Authored by Matt Lamb via The College Fix,

Pro-Palestinian green tent cities are more likely to pop up at elite colleges with students from high-income families, new research suggests.

Washington Monthly recently published an analysis that looked at pro-Palestinian protests, including encampments, and found they were clustered among institutions with a lower percentage of Pell grant recipients. Those grants go to poorer college students, so they serve as a good proxy of the overall income of enrollees.

“Pro-Palestinian protests have been rare at colleges with high percentages of Pell students,” the article reported.

“Encampments at such colleges have been rarer still. A few outliers exist, such as Cal State Los Angeles, the City College of New York, and Rutgers University–Newark.”

The authors, Marc Novicoff and University of Tennessee Professor Robert Kelchen, said in a “vast majority of cases,” campuses with poorer students “have not had any protest activity.”

They offered several reasons why this might be.

“They may have off-campus jobs and nearby family members to see and take care of,” the researchers wrote.

The students might be sympathetic to the cause, but not place a high priority on it.

The authors wrote:

They might sympathize with the protesters—a nationwide poll of college students in May found that 45 percent support the encampments, 24 percent oppose them, and 30 percent are neutral. But in the same poll, only 13 percent rated conflict in the Middle East as the issue most important to them. That was well behind health care reform (40 percent), educational funding and access (38 percent), and economic fairness and opportunity (37 percent).
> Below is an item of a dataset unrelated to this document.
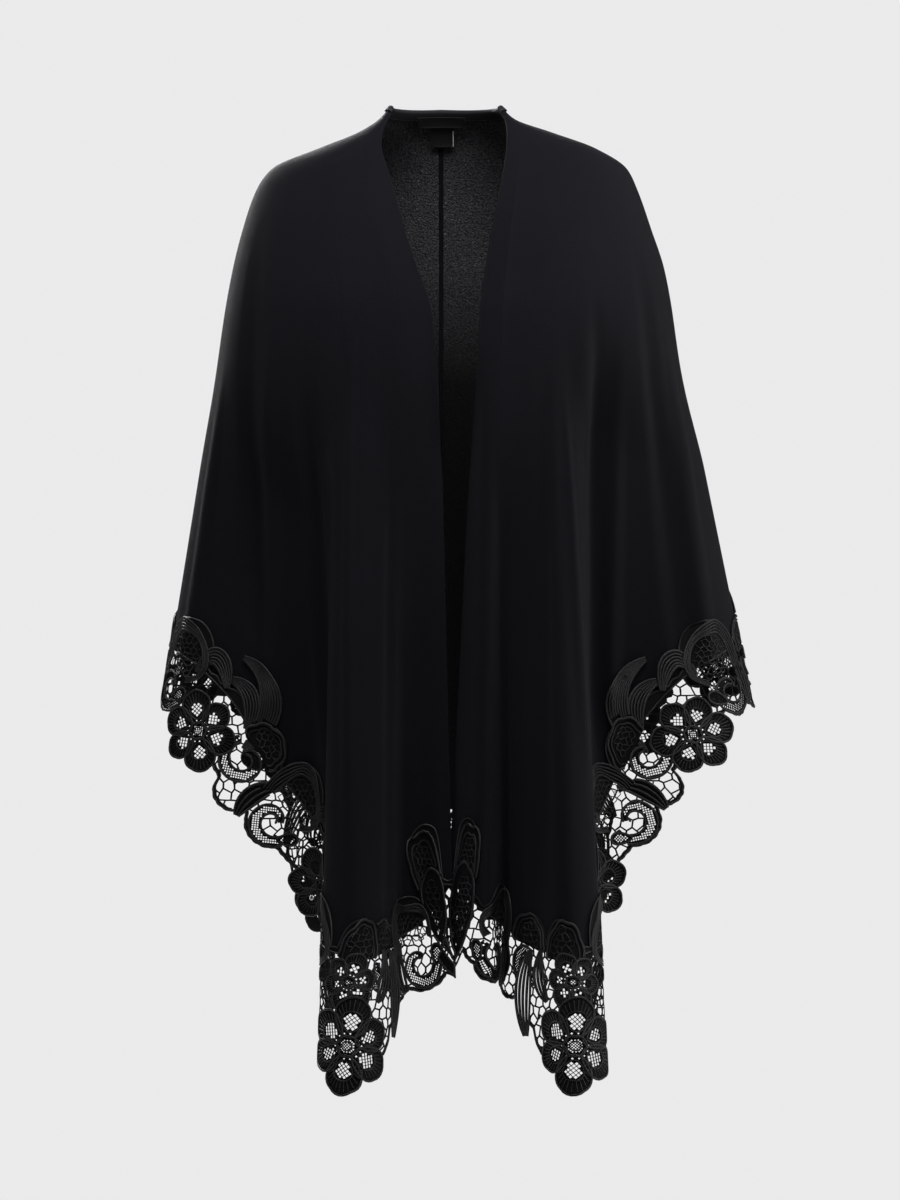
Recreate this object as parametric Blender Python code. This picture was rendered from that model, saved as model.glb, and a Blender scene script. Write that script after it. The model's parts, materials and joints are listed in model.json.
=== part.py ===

This might lead students working “a low-paying job” to be “unlikely to devote what little free time they have to protesting about an issue they don’t see as a high priority.”

Politically inclined students might be more drawn to colleges such as Columbia University, with a history of activism.

The article also looked at the political leaning of the student populations, using data from the Foundation for Individual Rights and Expression, and suggested less liberal campuses might be less friendly to pro-Palestinian activity.

“Whatever the cause, the pattern is clear: Pro-Palestinian protests are overwhelmingly an elite college phenomenon,” the article concluded.

Professor William Jacobson commented on the findings at his Legal Insurrection website.

“[The ‘elite college phenomenon’] doesn’t make the Red-Green Alliance among elites any less dangerous. Terrorist groups in the west traditionally have been drawn from the wealthy and the elites,” he wrote. “These may be dangerous people, but they are elite dangerous people. This is not a mass working class revolution.”